Can the 60's cure the 90's? That's what Texas stereo repairman Ray Shackleford struggles to prove in this strenuous fantasy of rock- and-roll hits that never were. Shortly after his unloving father drowns in Cozumel, Ray starts to imagine he's hearing impossible songtracks that he's able to record directly from his head. He takes his tape of the Beatles' never- recorded hit ``The Long and Winding Road'' to L.A. producer Graham Hudson, who's already remastered three volumes of Glimpses from rock's legendary past, and Graham persuades him to go after bigger game. So Ray travels back in time, changing history enough so that Jim Morrison can record Celebration of the Lizard and Brian Wilson can persist in his breakthrough album Smile. There's money to be made here, of course, but what Ray and Graham really want is to save the world by recalling the aging rock audience to its ardent roots. (Maybe a little too ardent, as when Ray wonders, ``Was it that way for everybody, music and sex and politics and love all inextricably part of each other, or is it just me?'') Trying to come to terms with his hated father's death, Ray takes time out to retrace his steps in Cozumel, attempting to re-create his own experience of the 60's more directly in 1989, but his romance with a diving instructor seems to open wide the rift in his ten-year marriage without giving him a satisfactory alternative, and he ends up repeating his father's experience instead of accepting it.
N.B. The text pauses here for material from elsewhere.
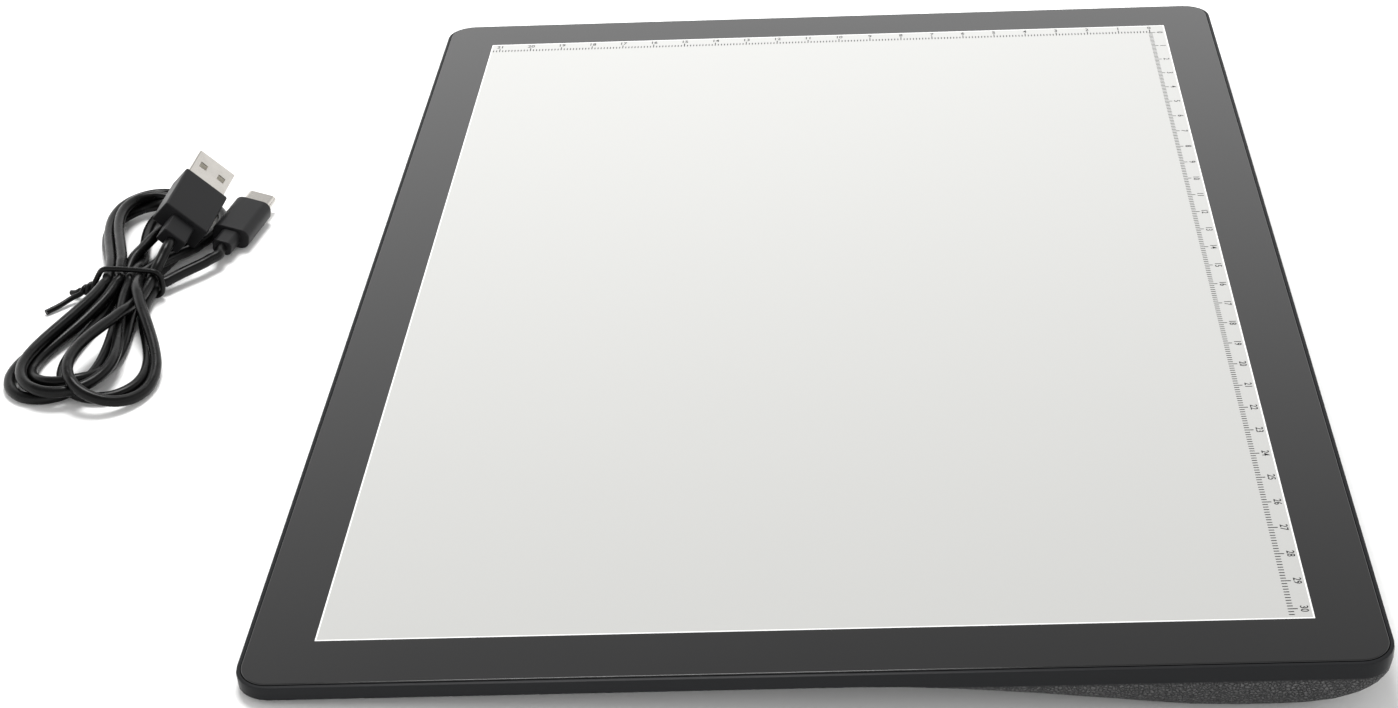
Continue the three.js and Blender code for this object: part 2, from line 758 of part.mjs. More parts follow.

So it's back to the past for one last try—with a Jimi Hendrix album that Ray hopes can keep the 60's from ending. As you'd expect from versatile fantasist Shiner (Slam, 1990, etc.), Ray's attempts to keep the faith by resurrecting Jimi and laying his own father to rest are powerfully affecting. Much more than yuppie reunions like The Big Chill, this captures a generation's sweet, desperate yearning for the 60's—though it ends up as authentically woolly as the period.